To understand it, one need merely ask one question: What would happen to a society if someone tried to mix these contradictory polar systems in the life of a nation? What would happen if one tried to mix the free and the totalitarian, the unplanned and the planned, the individualist and the collectivist elements in economic life? For an answer, we must examine the industrialized nations of the West. Their economic "mix" is known by many names --'liberalism, "interventionism, mixed economy," the "welfare state," "social democracy," "democratic socialism," even "socialism."
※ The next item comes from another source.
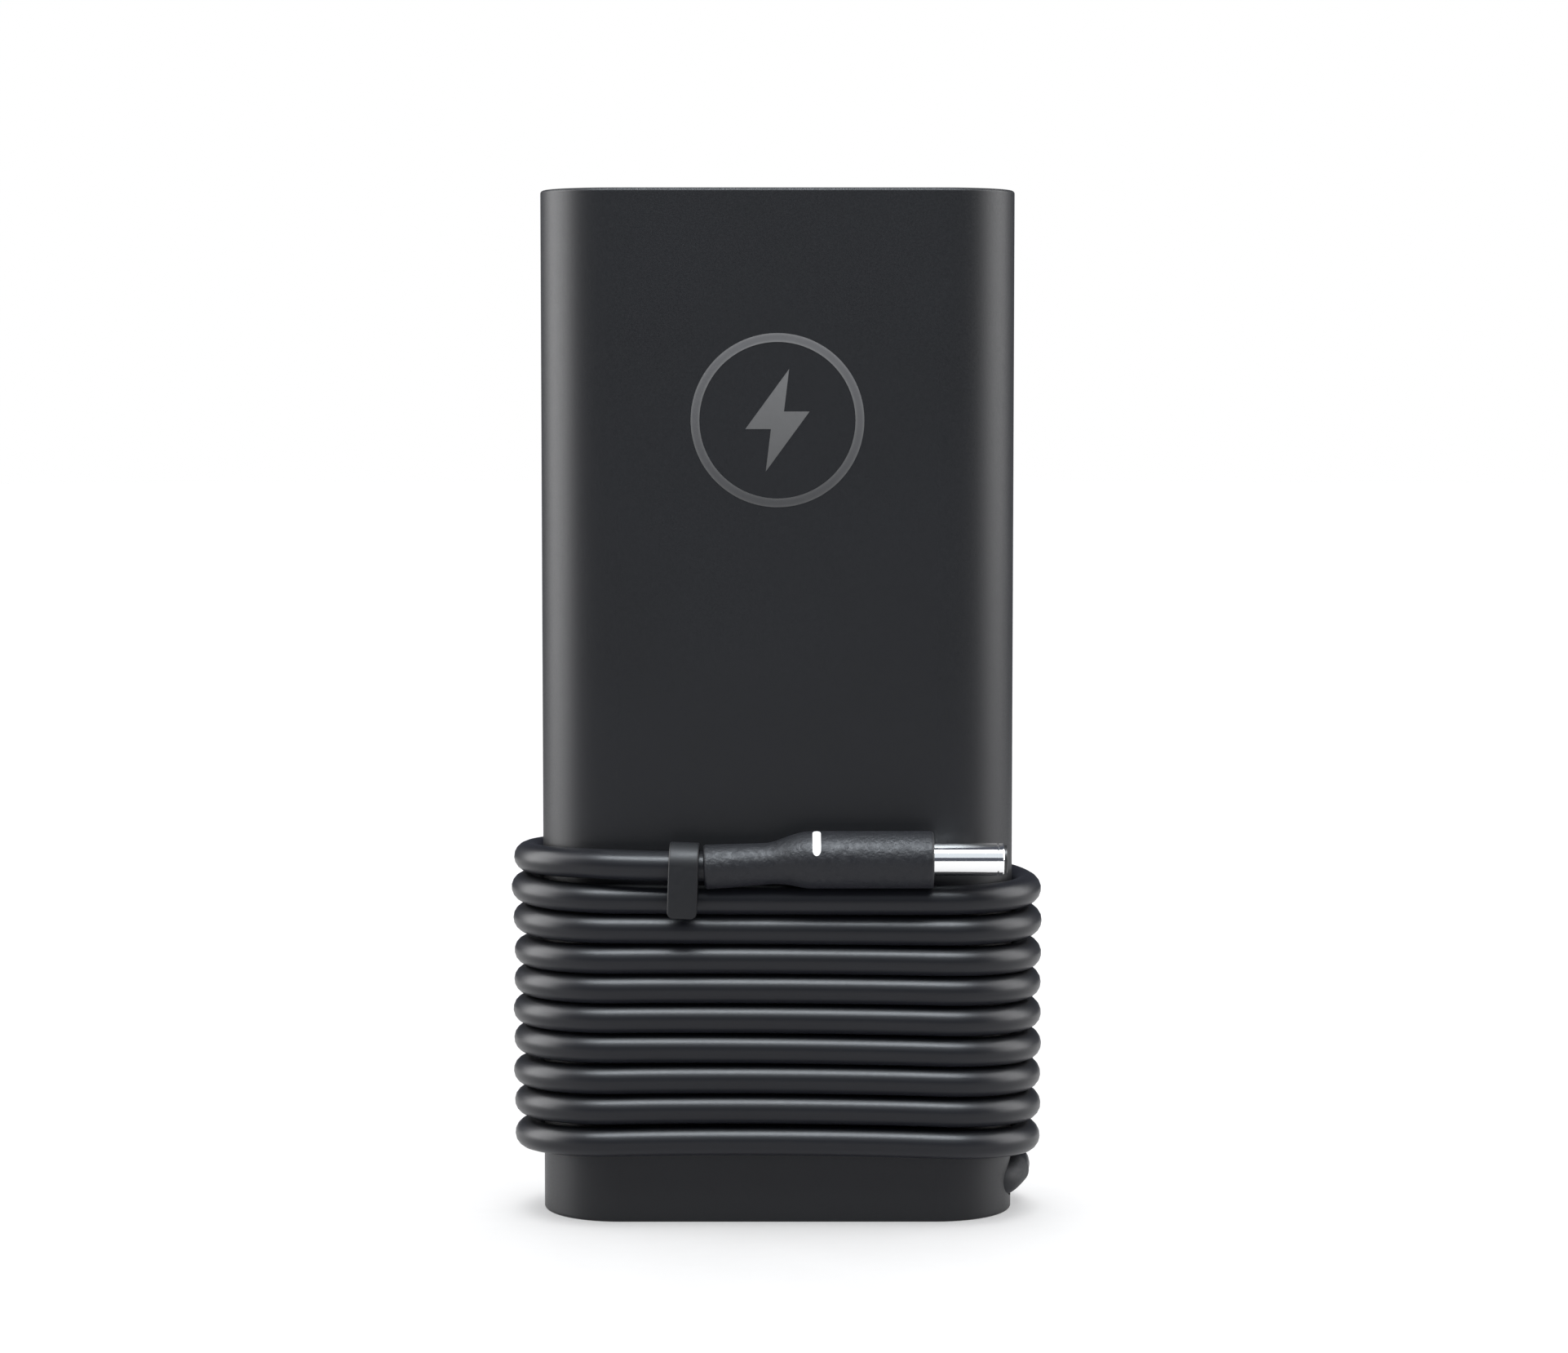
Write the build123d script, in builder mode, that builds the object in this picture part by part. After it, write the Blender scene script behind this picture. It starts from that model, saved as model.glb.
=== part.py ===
from build123d import *
import math
import os

# Slim laptop power adapter, standing on its plain end.
# Frame: +Z up, front face towards -Y, origin at the middle of the bottom end.
# All sizes in millimetres.

# ---- driving dimensions: housing ----
HEIGHT = 143.0
WIDTH = 66.0
DEPTH = 22.0
WALL = 2.0
EDGE_ROUND = 0.45
SIDE_R = DEPTH / 2
SEAM_WIDTH = 0.12
SEAM_DEPTH = 0.3
TONGUE_INSET = 0.65
TONGUE_WALL = 0.7
TONGUE_HEIGHT = 0.8
FIT_GAP = 0.05
EXIT_BLOCK_WIDTH = 10.0
EXIT_BLOCK_TALL = 6.5
RIB_WIDTH = 2.4
RIB_TALL = 1.6
RIB_GAP = 1.4

# ---- emblem and label ----
EMBLEM_Z = 111.3
EMBLEM_R = 11.9
EMBLEM_LINE = 1.2
EMBLEM_RECESS = 0.3
EMBLEM_PROUD = 0.04
BOLT = [(1.6, 7.0), (-4.4, -1.2), (-0.9, -1.2), (-1.6, -7.0), (4.4, 1.2), (0.9, 1.2)]
LABEL_WIDTH = 38.0
LABEL_HEIGHT = 62.0
LABEL_Z = 96.0
LABEL_THICK = 0.15
LABEL_CORNER = 2.0
LABEL_PLAY = 0.1

# ---- mains inlet, three round pins ----
INLET_WIDTH = 23.0
INLET_DEPTH = 17.0
INLET_LENGTH = 22.0
INLET_CAVITY = 13.0
INLET_LOBE_R = 3.8
PIN_R = 1.6
PIN_SPREAD = 5.0
PIN_POWER_Y = -2.1
PIN_EARTH_Y = 3.3
PIN_FREE = 9.5
PIN_TAIL = 3.0
FLANGE_OVER = 2.0
FLANGE_THICK = 2.0
INLET_CORNER = 1.2
PIN_ROUND = 0.88
PIN_TAIL_WIDTH = 2.4
PIN_TAIL_THICK = 0.8
INLET_WIRE_R = 0.8
INLET_WIRE_Z = 113.0
INLET_WIRE_BEND = 0.9

# ---- circuit board ----
BOARD_FRONT_Y = 4.2
BOARD_THICK = 1.6
BOARD_LOW = 11.0
BOARD_HIGH = 117.0
BOARD_WIDTH = 56.0
BOARD_CORNER = 1.5
SAFETY_SLOT = (-19.0, 46.0, 12.0, 1.2)
BOARD_HOLES = [(-25.0, 20.0), (25.0, 104.0)]
BOARD_HOLE_R = 1.3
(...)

None of these terms has a precise definition, but societies with such economies share certain characteristics: Their intellectual and political leaders share the illusion that a comparative handful of individuals can substitute their judgment for the billions and trillions of decisions that go on in a market. Generally, they believe it possible to use central planning to "correct" free market processes without destroying the market itself. They advocate planning to increase economic efficiency, to enforce competition, to eliminate the business cycle, to manipulate the money supply and rates of interest, to determine prices and profits, to redistribute property and income, to speed up or slow down the growth of the economy, to prevent discrimination, to eliminate pollution and several hundred other things. Whatever such gentlemen deem to be in need of improvement is sufficient cause for them to turn to central planning as a solution. The result of such political leadership is a system that was accurately described by Newsweek magazine (October 18, 1976) in an article entitled "Is Socialism in Trouble?" "By and large," the writer said, "social democracy seeks a middle ground between communism and capitalism."

The advocates of economic intervention clearly believe that their aims are worthy. But if one deflects one's attention from the meritorious motives and goals of such planners and simply looks at the nature of the system they have created --"a middle ground between communism and capitalism"-- one sees that this is a regressive trend.